What Stroke Takes Away

May 17, 2016

Larry Munday, 61, and his wife, Corene, were anxiously awaiting a trip across the country to welcome one of their sons, Scott, a staff sergeant in the United States Army, home from Afghanistan in March. They left their hometown of Perryton to spend the night at their other son’s home in Bushland - just outside of Amarillo. The plan was to board a flight the next morning for Seattle. Once Larry and Corene arrived in Bushland, they ran a few errands – taking their dog to the kennel and stopping by Home Depot. “When I got out of the car, I felt funny,” Larry recalls. “I noticed my left foot dragged. We were walking around the store and I noticed I was bumping into shelves. ‘Something is strange,’ I told my wife. ‘I just feel weird.’”

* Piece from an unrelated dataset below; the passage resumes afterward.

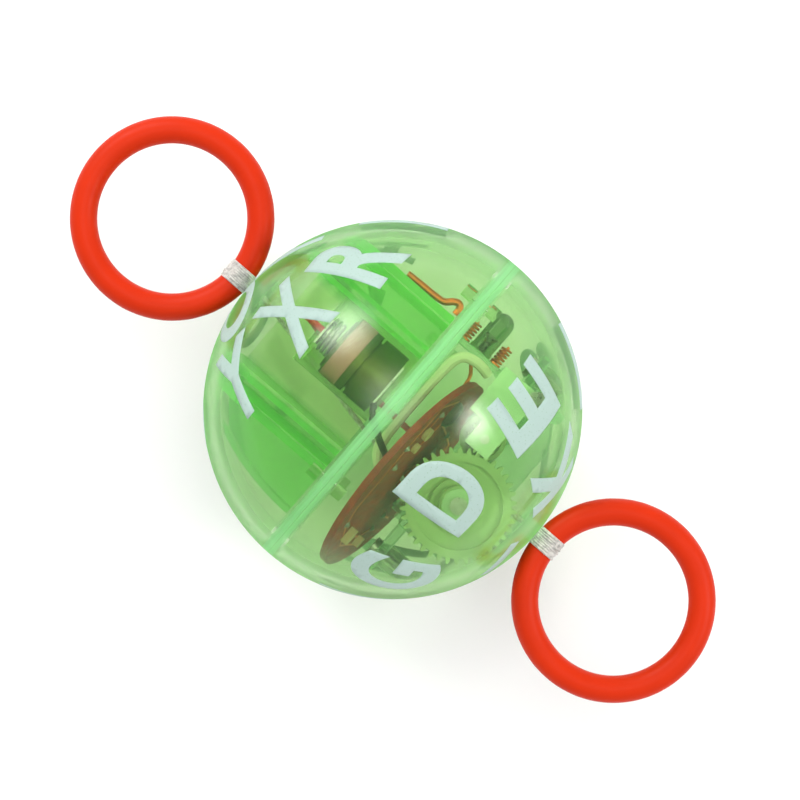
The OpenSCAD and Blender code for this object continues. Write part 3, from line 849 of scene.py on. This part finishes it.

Although there was no explanation for what was happening, Larry wondered to himself if there were other signs he was missing. “I used to be a paramedic and transported people who have had a stroke,” he shares. “I know the signs and symptoms of a stroke.” Larry did not have any difficulty speaking and had not noticed any confusion. Yet, something wasn’t right. His son Eric, an EMT, wondered if Larry’s blood sugar was the source of the problem. They went to a local urgent care clinic, but did not get a definitive answer and went home. Within five hours Larry noticed his speech started to slur. His symptoms were getting worse. He went back to the urgent care clinic.

“’I guarantee you are not having a stroke,’” Larry says he was told at the clinic. “The next morning I couldn’t get up and walk. I called 911 and went to BSA.”

At this point, Larry could not move his left arm or left leg. The former first responder with more than 20 years experience as a fire fighter, EMT and paramedic couldn’t believe what was happening. “I never thought I would be on the other side of the bed having a stroke,” he says. An Emergency Department physician confirmed that Larry had in fact had a stroke. At that moment, Larry says he felt a wave of emotions - confused and scared – all at the same time. “But I knew that it could have been a lot worse.”

After receiving treatment for his stroke in the Intensive Care Unit (ICU) for three days, he was transferred to inpatient rehabilitation at BSA. “They wore me out every day,” he adds. From physical therapy to occupational therapy and speech therapy, Larry and his rehabilitation team worked to get back what his stroke had so quickly taken away. It was an “eye-opening experience” he says. “I can’t say enough good things about my therapists!”

“You take the small things for granted when one side of your body is not working,” he says. “You can’t do the small things you used to be able to do like getting dressed or taking a shower.”

Larry worked on his rehabilitation each day for more than a month at BSA. He continues to work daily at home on exercises to rebuild his mobility and strength in his left arm and leg. Each week he is becoming more independent and able to do the “small things.” While stroke took away being there when his son Scott returned to the U.S., Larry is determined that it won’t take away his ability to live and enjoy life moving forward.